**REQUIRED TASK**
Gather each line containing the string "bending" from these entries.

**EXERCISE DATA**
================================

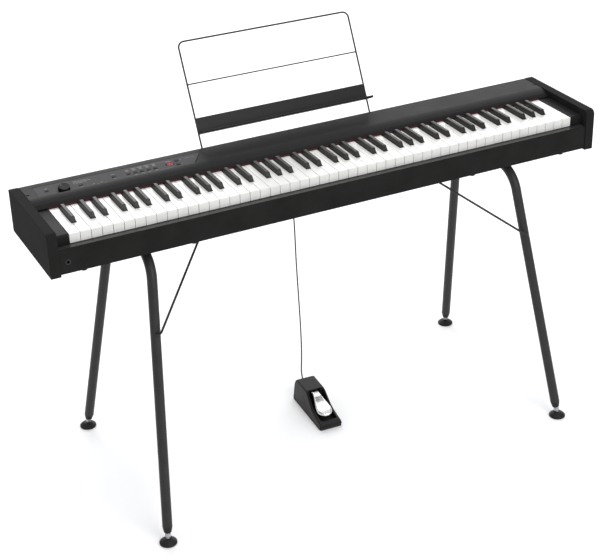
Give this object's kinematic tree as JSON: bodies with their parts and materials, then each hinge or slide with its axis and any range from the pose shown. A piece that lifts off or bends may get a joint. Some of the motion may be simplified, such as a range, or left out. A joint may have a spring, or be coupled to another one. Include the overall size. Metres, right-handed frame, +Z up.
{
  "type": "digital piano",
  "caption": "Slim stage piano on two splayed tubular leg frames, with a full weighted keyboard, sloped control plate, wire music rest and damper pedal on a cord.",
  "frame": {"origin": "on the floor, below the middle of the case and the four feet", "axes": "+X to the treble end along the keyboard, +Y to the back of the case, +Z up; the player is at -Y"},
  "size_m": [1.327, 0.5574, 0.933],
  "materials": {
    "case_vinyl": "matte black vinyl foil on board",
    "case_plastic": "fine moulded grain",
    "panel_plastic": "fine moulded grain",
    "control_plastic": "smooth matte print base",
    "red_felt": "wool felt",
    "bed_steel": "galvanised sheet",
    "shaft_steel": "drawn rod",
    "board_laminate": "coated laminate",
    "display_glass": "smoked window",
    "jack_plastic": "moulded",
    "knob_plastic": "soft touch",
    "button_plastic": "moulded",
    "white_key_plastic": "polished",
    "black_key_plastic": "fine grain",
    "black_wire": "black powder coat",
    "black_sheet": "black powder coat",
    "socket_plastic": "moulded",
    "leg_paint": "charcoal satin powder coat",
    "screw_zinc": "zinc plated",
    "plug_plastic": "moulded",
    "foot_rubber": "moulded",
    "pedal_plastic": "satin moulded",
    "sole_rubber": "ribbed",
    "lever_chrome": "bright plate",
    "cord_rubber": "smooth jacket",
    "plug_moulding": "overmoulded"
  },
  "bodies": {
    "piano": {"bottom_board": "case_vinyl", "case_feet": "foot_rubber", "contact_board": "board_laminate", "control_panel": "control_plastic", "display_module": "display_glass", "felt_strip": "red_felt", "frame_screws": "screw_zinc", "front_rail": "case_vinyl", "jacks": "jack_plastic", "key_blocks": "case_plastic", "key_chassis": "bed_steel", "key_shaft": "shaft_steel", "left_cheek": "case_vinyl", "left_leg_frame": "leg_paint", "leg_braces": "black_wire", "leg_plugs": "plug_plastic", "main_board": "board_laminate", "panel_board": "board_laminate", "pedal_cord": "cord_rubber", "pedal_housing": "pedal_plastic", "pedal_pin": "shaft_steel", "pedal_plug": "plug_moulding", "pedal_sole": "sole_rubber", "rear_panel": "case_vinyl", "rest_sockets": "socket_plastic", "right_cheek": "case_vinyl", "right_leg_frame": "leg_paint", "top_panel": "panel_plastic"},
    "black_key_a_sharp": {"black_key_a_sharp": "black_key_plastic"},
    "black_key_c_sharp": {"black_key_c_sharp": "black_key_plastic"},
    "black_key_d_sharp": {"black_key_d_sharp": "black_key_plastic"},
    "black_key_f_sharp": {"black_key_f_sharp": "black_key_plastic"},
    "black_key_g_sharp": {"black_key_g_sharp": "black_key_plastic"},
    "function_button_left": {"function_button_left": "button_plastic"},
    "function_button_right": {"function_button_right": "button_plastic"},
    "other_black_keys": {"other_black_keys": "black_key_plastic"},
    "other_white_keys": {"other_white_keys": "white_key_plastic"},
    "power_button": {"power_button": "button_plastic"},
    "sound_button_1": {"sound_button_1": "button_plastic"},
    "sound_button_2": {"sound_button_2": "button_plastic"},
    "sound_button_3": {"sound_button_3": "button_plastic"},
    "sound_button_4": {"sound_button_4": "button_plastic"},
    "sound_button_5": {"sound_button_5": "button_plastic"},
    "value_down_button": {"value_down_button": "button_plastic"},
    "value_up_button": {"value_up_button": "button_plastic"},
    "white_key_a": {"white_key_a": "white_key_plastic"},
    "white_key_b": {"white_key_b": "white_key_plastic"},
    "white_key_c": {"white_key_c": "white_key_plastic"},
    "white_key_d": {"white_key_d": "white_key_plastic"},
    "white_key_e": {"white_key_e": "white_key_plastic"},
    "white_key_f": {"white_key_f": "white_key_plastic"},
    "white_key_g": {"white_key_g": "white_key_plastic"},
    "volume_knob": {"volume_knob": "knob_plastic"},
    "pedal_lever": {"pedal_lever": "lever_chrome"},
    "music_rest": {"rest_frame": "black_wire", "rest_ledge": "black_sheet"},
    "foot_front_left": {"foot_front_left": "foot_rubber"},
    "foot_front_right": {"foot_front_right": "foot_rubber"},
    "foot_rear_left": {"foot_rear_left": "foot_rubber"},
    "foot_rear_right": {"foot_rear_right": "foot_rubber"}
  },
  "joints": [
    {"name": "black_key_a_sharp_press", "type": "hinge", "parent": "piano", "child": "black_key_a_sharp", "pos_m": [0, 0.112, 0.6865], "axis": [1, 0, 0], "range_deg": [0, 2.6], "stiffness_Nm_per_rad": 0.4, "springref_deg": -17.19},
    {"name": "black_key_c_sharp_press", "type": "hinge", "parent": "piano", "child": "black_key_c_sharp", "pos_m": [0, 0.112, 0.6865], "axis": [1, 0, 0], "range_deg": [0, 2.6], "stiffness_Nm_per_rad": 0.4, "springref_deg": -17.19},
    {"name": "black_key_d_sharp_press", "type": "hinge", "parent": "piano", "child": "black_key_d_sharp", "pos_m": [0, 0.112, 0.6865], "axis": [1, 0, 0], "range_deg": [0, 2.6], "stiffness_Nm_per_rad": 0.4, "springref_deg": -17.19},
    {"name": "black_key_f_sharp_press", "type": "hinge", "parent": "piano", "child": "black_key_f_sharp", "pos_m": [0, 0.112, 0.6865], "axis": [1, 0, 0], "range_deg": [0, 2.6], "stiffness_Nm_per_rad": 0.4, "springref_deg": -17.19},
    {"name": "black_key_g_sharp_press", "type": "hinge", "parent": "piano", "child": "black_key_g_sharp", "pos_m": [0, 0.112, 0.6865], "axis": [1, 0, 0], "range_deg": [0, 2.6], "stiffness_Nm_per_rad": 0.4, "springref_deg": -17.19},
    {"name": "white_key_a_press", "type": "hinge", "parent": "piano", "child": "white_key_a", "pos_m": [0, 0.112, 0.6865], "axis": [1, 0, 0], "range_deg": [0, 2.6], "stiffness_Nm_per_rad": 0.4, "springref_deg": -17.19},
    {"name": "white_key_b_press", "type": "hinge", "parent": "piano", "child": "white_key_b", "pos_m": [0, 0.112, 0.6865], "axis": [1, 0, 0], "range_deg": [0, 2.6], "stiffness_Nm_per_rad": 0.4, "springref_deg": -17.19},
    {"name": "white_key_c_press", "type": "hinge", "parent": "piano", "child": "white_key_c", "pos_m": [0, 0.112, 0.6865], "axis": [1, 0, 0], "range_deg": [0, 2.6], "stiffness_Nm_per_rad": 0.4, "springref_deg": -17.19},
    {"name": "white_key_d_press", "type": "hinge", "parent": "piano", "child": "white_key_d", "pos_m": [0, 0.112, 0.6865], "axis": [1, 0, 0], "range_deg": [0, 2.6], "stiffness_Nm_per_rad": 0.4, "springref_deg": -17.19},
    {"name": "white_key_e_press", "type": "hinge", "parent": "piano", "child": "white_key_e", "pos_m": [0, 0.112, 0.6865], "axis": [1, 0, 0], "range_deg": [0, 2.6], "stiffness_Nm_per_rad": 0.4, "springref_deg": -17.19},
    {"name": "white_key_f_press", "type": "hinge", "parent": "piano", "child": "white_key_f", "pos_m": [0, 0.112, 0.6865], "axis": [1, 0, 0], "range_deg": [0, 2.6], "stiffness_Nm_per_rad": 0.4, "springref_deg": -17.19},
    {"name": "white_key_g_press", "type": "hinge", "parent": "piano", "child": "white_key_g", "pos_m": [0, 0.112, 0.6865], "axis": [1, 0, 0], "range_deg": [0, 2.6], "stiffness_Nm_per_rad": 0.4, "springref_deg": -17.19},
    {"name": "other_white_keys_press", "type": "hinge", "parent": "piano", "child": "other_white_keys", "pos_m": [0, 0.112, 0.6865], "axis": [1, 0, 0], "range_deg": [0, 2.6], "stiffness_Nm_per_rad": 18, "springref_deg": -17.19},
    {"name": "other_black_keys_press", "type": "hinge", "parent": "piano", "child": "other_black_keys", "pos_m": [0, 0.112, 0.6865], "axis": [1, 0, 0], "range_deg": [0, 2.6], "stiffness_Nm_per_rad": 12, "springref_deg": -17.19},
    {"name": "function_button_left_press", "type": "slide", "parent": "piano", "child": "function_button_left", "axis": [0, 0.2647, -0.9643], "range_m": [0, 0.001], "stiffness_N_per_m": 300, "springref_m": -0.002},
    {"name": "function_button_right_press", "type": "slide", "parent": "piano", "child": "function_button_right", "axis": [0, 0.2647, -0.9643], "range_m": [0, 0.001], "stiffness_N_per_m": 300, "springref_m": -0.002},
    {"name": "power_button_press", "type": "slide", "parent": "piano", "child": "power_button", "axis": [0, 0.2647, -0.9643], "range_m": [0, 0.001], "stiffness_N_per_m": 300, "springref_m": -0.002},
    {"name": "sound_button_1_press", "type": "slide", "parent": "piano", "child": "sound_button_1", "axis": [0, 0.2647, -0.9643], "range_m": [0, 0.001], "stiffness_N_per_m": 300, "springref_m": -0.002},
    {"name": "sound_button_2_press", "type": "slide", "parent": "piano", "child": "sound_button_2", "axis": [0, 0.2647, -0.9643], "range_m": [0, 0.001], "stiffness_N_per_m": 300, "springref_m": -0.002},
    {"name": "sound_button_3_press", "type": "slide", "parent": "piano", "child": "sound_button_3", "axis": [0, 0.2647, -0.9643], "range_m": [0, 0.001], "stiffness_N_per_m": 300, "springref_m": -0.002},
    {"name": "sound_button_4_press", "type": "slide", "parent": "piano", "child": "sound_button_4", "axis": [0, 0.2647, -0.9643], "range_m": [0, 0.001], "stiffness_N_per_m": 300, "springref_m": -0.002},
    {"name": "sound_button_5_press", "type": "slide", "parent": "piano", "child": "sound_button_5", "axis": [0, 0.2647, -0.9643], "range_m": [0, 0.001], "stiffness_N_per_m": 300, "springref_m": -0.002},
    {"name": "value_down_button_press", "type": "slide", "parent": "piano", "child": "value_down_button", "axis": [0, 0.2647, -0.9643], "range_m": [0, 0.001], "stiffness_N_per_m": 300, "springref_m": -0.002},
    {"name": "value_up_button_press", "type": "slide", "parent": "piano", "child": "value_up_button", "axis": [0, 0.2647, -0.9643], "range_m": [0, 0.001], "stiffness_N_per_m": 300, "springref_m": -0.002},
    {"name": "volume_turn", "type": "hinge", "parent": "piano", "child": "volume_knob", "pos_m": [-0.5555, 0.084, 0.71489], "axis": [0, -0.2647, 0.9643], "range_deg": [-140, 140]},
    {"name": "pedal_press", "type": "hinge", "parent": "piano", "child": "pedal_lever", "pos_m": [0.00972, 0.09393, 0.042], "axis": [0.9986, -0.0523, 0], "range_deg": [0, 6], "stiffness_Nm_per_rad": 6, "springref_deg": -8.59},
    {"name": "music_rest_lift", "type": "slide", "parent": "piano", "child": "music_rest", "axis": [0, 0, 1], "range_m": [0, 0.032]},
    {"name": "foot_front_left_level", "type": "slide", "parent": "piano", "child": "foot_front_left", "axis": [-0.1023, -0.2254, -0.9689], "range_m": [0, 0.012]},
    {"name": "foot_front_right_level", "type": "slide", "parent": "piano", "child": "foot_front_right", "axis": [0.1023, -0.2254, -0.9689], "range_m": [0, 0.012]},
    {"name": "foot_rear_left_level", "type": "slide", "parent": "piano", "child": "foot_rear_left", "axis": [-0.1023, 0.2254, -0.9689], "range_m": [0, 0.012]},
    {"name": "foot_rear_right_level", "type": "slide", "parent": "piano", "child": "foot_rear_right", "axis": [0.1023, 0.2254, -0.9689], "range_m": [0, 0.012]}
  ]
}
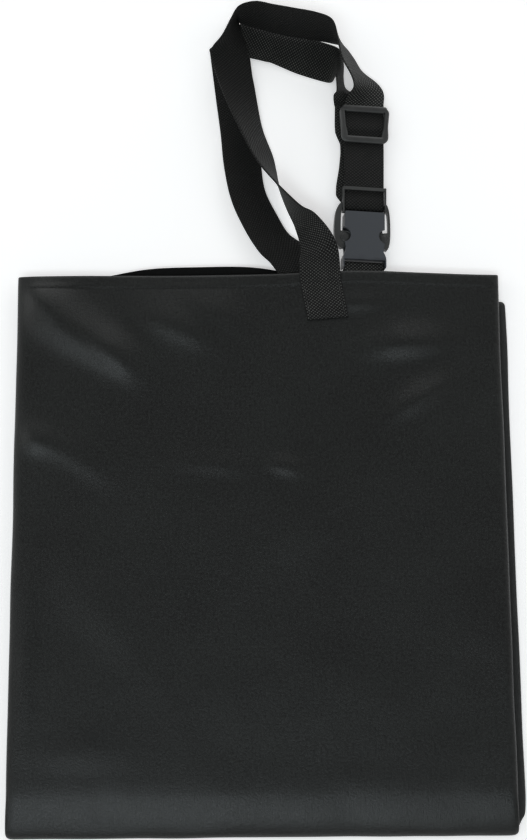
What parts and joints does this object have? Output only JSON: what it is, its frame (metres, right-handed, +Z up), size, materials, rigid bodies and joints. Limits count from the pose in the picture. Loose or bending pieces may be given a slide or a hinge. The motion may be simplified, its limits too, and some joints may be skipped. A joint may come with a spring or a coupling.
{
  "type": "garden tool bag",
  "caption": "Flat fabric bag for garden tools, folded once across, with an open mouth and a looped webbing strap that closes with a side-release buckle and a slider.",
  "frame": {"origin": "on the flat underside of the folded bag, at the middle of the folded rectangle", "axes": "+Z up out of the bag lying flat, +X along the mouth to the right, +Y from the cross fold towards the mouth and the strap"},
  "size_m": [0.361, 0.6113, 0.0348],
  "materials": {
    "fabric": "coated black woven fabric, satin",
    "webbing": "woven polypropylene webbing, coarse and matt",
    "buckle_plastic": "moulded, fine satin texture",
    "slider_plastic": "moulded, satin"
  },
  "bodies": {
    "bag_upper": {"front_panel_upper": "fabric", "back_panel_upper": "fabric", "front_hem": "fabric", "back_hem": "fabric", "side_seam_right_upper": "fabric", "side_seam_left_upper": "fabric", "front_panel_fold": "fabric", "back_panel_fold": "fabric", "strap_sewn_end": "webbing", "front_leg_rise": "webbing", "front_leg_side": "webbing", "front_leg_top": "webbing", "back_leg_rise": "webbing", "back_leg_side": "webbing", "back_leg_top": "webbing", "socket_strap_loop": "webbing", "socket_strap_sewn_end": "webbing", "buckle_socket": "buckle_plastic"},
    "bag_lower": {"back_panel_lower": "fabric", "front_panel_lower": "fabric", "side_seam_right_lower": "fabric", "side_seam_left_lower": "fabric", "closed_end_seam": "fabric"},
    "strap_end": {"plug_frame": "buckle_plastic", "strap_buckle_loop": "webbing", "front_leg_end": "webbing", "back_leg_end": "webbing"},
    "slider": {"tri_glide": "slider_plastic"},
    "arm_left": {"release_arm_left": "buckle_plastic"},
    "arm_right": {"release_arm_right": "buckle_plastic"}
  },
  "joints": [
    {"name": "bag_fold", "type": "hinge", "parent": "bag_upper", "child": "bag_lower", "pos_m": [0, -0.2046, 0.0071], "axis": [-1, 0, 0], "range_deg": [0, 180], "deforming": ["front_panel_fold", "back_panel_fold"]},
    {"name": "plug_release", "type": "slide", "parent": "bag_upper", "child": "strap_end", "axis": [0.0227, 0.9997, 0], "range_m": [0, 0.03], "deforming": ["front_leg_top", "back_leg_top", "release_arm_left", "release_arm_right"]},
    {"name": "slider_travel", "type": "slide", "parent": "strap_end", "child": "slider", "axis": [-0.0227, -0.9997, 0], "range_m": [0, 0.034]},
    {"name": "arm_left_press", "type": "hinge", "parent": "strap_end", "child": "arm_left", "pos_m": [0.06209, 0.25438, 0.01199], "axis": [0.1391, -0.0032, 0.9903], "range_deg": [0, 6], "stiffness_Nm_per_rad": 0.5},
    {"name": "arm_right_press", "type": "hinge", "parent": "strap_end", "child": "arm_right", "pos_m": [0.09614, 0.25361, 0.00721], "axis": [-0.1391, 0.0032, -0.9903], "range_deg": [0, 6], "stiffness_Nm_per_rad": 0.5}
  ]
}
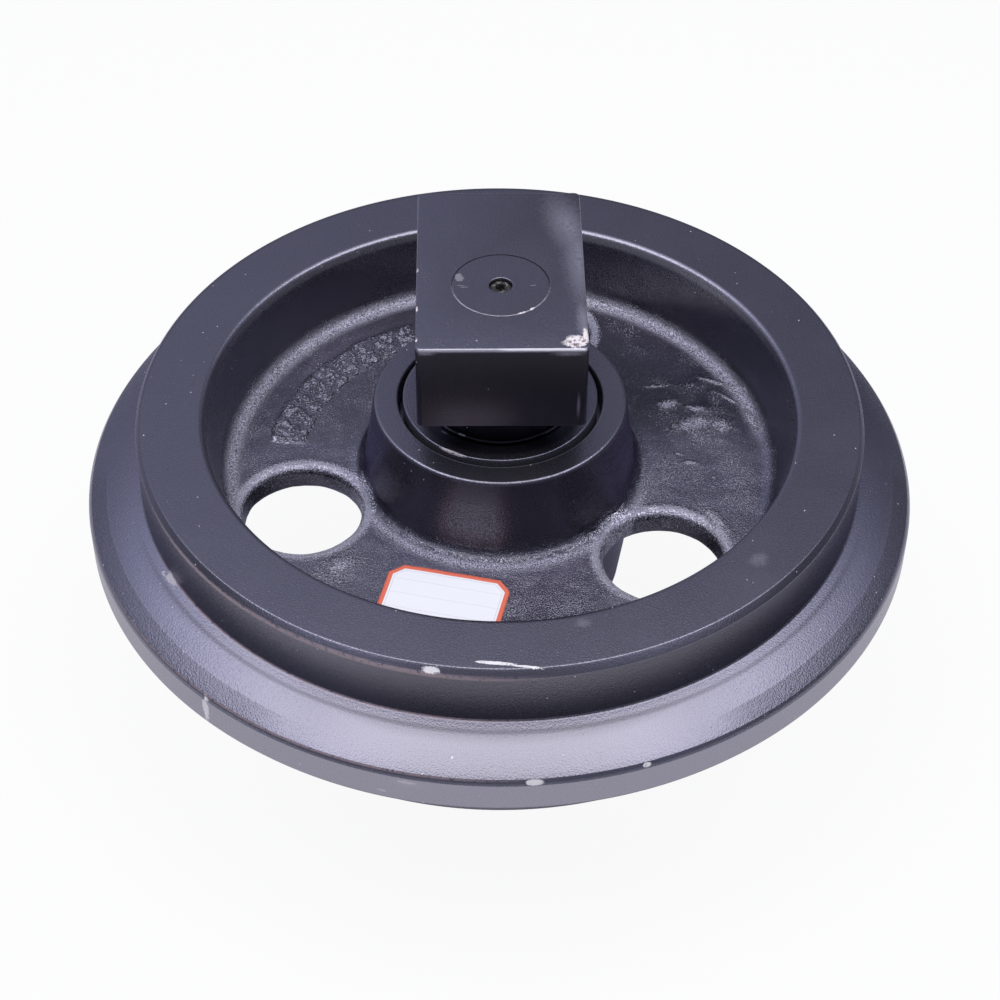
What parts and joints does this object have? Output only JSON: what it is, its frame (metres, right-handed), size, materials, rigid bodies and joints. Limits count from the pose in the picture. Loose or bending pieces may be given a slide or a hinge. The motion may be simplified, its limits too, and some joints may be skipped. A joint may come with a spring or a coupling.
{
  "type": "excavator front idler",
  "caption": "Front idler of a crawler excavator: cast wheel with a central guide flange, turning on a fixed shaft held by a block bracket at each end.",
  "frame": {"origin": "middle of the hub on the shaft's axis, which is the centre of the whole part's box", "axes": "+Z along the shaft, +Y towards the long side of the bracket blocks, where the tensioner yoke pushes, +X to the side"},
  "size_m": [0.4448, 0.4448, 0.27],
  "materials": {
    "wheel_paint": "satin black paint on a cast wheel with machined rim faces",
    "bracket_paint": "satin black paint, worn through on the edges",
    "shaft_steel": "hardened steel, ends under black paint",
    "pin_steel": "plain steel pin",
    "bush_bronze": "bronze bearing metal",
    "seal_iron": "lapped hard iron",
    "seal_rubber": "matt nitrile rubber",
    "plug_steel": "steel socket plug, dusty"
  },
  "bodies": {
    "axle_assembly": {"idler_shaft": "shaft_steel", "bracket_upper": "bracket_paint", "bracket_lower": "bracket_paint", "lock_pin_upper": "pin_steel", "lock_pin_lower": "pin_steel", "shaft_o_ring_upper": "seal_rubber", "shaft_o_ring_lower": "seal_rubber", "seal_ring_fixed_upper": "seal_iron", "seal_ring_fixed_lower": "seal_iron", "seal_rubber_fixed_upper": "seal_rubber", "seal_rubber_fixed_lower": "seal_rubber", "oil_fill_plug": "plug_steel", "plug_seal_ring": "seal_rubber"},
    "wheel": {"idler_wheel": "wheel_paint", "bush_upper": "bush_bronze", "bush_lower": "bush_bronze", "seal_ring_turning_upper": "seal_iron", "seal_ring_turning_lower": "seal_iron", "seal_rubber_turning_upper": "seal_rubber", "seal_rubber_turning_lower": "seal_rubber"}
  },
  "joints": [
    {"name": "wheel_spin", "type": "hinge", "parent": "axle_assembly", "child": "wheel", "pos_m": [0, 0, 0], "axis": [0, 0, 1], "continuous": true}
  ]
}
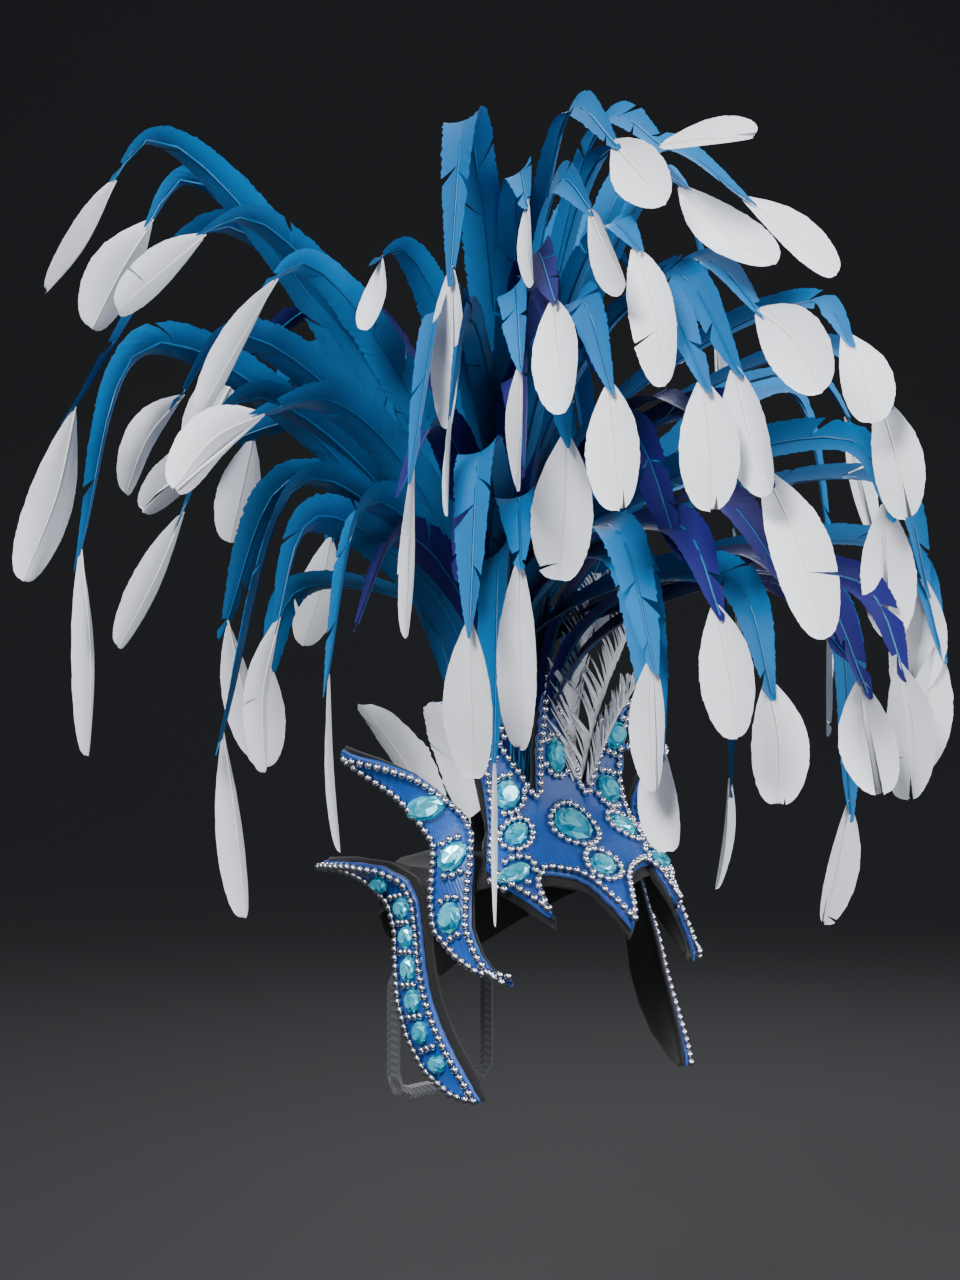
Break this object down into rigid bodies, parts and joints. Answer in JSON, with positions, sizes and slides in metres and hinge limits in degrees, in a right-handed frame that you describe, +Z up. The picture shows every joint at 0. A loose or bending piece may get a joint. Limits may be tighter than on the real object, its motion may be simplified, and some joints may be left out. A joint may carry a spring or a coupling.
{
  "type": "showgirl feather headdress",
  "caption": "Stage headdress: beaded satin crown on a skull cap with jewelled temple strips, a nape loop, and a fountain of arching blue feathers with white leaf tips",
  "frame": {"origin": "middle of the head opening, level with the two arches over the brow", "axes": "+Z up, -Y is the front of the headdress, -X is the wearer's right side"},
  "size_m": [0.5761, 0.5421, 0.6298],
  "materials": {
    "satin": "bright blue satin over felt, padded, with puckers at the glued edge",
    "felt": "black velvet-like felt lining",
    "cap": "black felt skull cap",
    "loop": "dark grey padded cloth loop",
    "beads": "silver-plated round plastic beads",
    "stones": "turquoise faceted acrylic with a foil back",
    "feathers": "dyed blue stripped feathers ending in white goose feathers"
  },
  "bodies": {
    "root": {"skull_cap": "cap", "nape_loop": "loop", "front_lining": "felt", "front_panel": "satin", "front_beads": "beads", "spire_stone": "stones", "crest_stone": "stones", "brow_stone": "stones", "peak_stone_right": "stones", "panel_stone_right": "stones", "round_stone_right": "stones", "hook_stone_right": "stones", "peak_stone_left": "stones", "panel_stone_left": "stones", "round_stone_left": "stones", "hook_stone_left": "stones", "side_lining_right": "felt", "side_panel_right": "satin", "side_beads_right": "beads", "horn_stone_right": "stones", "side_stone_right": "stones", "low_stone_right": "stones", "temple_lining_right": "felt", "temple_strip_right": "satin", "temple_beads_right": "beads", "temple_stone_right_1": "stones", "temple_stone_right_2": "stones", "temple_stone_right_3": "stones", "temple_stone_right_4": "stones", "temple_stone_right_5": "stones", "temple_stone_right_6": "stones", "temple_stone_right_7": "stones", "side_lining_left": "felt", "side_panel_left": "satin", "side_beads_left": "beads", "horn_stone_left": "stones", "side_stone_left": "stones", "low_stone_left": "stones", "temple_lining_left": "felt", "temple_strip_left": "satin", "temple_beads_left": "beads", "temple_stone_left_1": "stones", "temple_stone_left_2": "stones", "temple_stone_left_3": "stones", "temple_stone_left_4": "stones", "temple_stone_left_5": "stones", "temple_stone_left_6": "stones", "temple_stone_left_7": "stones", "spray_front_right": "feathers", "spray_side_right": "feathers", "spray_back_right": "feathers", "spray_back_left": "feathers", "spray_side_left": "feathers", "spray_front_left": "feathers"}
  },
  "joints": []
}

================================

**FULL ANSWER**
What parts and joints does this object have? Output only JSON: what it is, its frame (metres, right-handed, +Z up), size, materials, rigid bodies and joints. Limits count from the pose in the picture. Loose or bending pieces may be given a slide or a hinge. The motion may be simplified, its limits too, and some joints may be skipped. A joint may come with a spring or a coupling.
What parts and joints does this object have? Output only JSON: what it is, its frame (metres, right-handed), size, materials, rigid bodies and joints. Limits count from the pose in the picture. Loose or bending pieces may be given a slide or a hinge. The motion may be simplified, its limits too, and some joints may be skipped. A joint may come with a spring or a coupling.
Break this object down into rigid bodies, parts and joints. Answer in JSON, with positions, sizes and slides in metres and hinge limits in degrees, in a right-handed frame that you describe, +Z up. The picture shows every joint at 0. A loose or bending piece may get a joint. Limits may be tighter than on the real object, its motion may be simplified, and some joints may be left out. A joint may carry a spring or a coupling.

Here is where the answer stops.